Newswise — So you feel like you're sending your college-bound child off to a foreign land? In many ways you are, says Rowan University sociologist Jay Chaskes, who has studied the first-year college experience.

The experiences college freshmen have--and the challenges they face--are akin to immigrant experiences, according to Chaskes, founder and director of the Center for the Study of Student Culture at Rowan.

"A college student's first-year experience is a process of re-socialization to a new cultural environment very much like the process of acculturation that immigrants experience upon arrival in their new homeland," says Chaskes, noting that first-year students must adapt to the collegiate culture, build a social network with classmates and learn a new academic "language."

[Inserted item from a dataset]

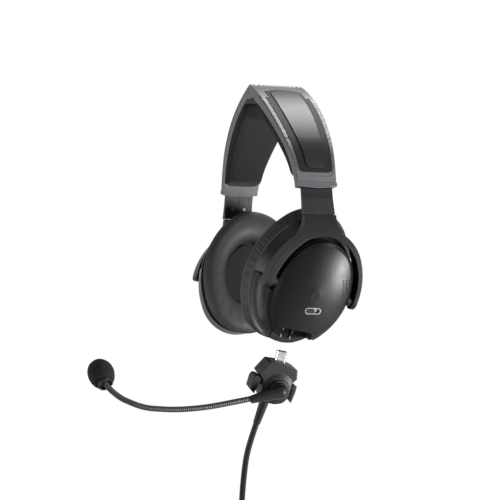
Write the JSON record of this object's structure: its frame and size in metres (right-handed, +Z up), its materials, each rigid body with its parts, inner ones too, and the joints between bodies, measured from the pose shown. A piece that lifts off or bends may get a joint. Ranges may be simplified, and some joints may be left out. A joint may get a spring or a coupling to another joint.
{
  "type": "aviation headset",
  "caption": "Over-ear aviation headset with a split sprung headband, curved sliders, swivelling fork-hung cups and a plug-in boom microphone module.",
  "frame": {"origin": "the point midway between the wearer's ears, where the centre lines of the two ear cups meet the middle plane", "axes": "+Z up to the crown, -Y the way the wearer faces, +X towards the wearer's left ear"},
  "size_m": [0.1948, 0.2079, 0.512],
  "materials": {
    "band_satin": "satin metallic grey enamel",
    "panel_black": "dark satin plastic with a fine grain",
    "pad_knit": "black knitted fabric over foam",
    "hinge_steel": "ground steel",
    "slider_black": "satin black moulding",
    "cover_gloss": "polished black",
    "fork_black": "satin black moulding",
    "housing_gloss": "semi-gloss black shell",
    "cup_satin": "satin black domed cover",
    "flange_grey": "dark grey plate",
    "cushion_leather": "soft black synthetic leather",
    "scrim_mesh": "black acoustic cloth",
    "inner_plastic": "moulded plastic",
    "board_green": "coated circuit board",
    "switch_silver": "silver painted plastic",
    "contact_gold": "plated spring contacts",
    "module_black": "satin black moulding",
    "plug_steel": "plated plug shell",
    "boom_black": "sleeved gooseneck",
    "mic_foam": "open-cell foam",
    "cord_black": "round jacketed cable",
    "plug_body": "moulded connector body",
    "tie_black": "woven hook-and-loop tie"
  },
  "bodies": {
    "left_arm": {"left_headband_frame": "band_satin", "left_headband_panel": "panel_black", "left_headband_pad": "pad_knit", "crown_hinge_pin": "hinge_steel"},
    "right_arm": {"right_headband_frame": "band_satin", "right_headband_panel": "panel_black", "right_headband_pad": "pad_knit", "crown_hinge_spring": "hinge_steel"},
    "left_slider": {"left_slider": "slider_black", "left_slider_cover": "cover_gloss", "left_slider_screws": "hinge_steel"},
    "right_slider": {"right_slider": "slider_black", "right_slider_cover": "cover_gloss", "right_slider_screws": "hinge_steel"},
    "left_fork": {"left_fork": "fork_black", "left_pivot_pins": "hinge_steel", "left_swivel_pin": "hinge_steel"},
    "right_fork": {"right_fork": "fork_black", "right_pivot_pins": "hinge_steel", "right_swivel_pin": "hinge_steel"},
    "left_cup": {"left_cup_housing": "housing_gloss", "left_cup_cover": "cup_satin", "left_cushion_flange": "flange_grey", "left_ear_cushion": "cushion_leather", "left_ear_scrim": "scrim_mesh", "left_speaker_baffle": "inner_plastic", "left_speaker": "hinge_steel", "left_circuit_board": "board_green", "mode_switch_bezel": "switch_silver", "socket_block": "inner_plastic", "socket_contacts": "contact_gold"},
    "right_cup": {"right_cup_housing": "housing_gloss", "right_cup_cover": "cup_satin", "right_cushion_flange": "flange_grey", "right_ear_cushion": "cushion_leather", "right_ear_scrim": "scrim_mesh", "right_speaker_baffle": "inner_plastic", "right_speaker": "hinge_steel", "right_circuit_board": "board_green", "right_socket_cap": "housing_gloss"},
    "mode_switch": {"mode_switch_knob": "module_black"},
    "mic_module": {"module_front_shell": "module_black", "module_rear_shell": "module_black", "latch_pins": "hinge_steel", "plug_shell": "plug_steel", "plug_tongue": "inner_plastic", "cord_strain_relief": "cord_black", "cord_lead": "cord_black", "cord_coil": "cord_black", "cord_tail": "cord_black", "cord_tie": "tie_black", "panel_plug_shell": "plug_body", "panel_plug_pins": "contact_gold"},
    "front_latch": {"front_latch": "module_black"},
    "rear_latch": {"rear_latch": "module_black"},
    "mic_boom": {"boom_elbow": "module_black", "boom_tube": "boom_black", "mic_capsule": "inner_plastic", "mic_windscreen": "mic_foam", "mic_ring": "module_black"}
  },
  "joints": [
    {"name": "crown_hinge", "type": "hinge", "parent": "left_arm", "child": "right_arm", "pos_m": [0, 0, 0.1524], "axis": [0, 1, 0], "range_deg": [0, 35], "stiffness_Nm_per_rad": 0.3, "springref_deg": -20.05},
    {"name": "left_slide", "type": "hinge", "parent": "left_arm", "child": "left_slider", "pos_m": [-0.01156, 0, 0.04728], "axis": [0, 1, 0], "range_deg": [-4, 8]},
    {"name": "right_slide", "type": "hinge", "parent": "right_arm", "child": "right_slider", "pos_m": [0.01156, 0, 0.04728], "axis": [0, -1, 0], "range_deg": [-4, 8]},
    {"name": "left_swivel", "type": "hinge", "parent": "left_slider", "child": "left_fork", "pos_m": [0.089, 0, 0.0522], "axis": [-0.0492, 0, 0.9988], "range_deg": [-15, 90]},
    {"name": "right_swivel", "type": "hinge", "parent": "right_slider", "child": "right_fork", "pos_m": [-0.089, 0, 0.0522], "axis": [-0.0492, 0, -0.9988], "range_deg": [-15, 90]},
    {"name": "left_tilt", "type": "hinge", "parent": "left_fork", "child": "left_cup", "pos_m": [0.08202, -0.00274, -0.00304], "axis": [-0.0122, 0.9696, -0.2446], "range_deg": [-12, 6]},
    {"name": "right_tilt", "type": "hinge", "parent": "right_fork", "child": "right_cup", "pos_m": [-0.08202, -0.00274, -0.00304], "axis": [-0.0122, -0.9696, 0.2446], "range_deg": [-12, 6]},
    {"name": "mode_switch_slide", "type": "slide", "parent": "left_cup", "child": "mode_switch", "axis": [0.0549, 0.9984, -0.0156], "range_m": [0, 0.0038]},
    {"name": "module_plug", "type": "slide", "parent": "left_cup", "child": "mic_module", "axis": [0.2151, 0.1819, 0.9595], "range_m": [0, 0.027]},
    {"name": "front_latch_squeeze", "type": "hinge", "parent": "mic_module", "child": "front_latch", "pos_m": [0.0576, -0.03265, -0.0695], "axis": [0.9764, -0.058, -0.2079], "range_deg": [0, 8], "stiffness_Nm_per_rad": 0.05, "springref_deg": -6.88},
    {"name": "rear_latch_squeeze", "type": "hinge", "parent": "mic_module", "child": "rear_latch", "pos_m": [0.05783, -0.01051, -0.07459], "axis": [-0.9764, 0.058, 0.2079], "range_deg": [0, 8], "stiffness_Nm_per_rad": 0.05, "springref_deg": -6.88},
    {"name": "boom_swivel", "type": "hinge", "parent": "mic_module", "child": "mic_boom", "pos_m": [0.06453, -0.02066, -0.07636], "axis": [0.9764, -0.058, -0.2079], "range_deg": [-60, 90]}
  ]
}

But many first-year students expect their experiences to be much like high school, says Chaskes. To help freshmen adjust, schools across the nation have paid careful attention to the "first-year experience." Still, Chaskes, who teaches a senior seminar course on the sociology of the college student, says more attention needs to be paid to students throughout their collegiate careers.

"Everyone thinks the freshman year is difficult, but many schools lose most of their students in the fourth and fifth semesters," says Chaskes.

Students who are most successful in college generally know their strengths and weaknesses, according to Chaskes.

"The most successful ones understand their deficiencies," he says. "They know what they do well and what they have to work on. Most importantly, they're not afraid to ask for help."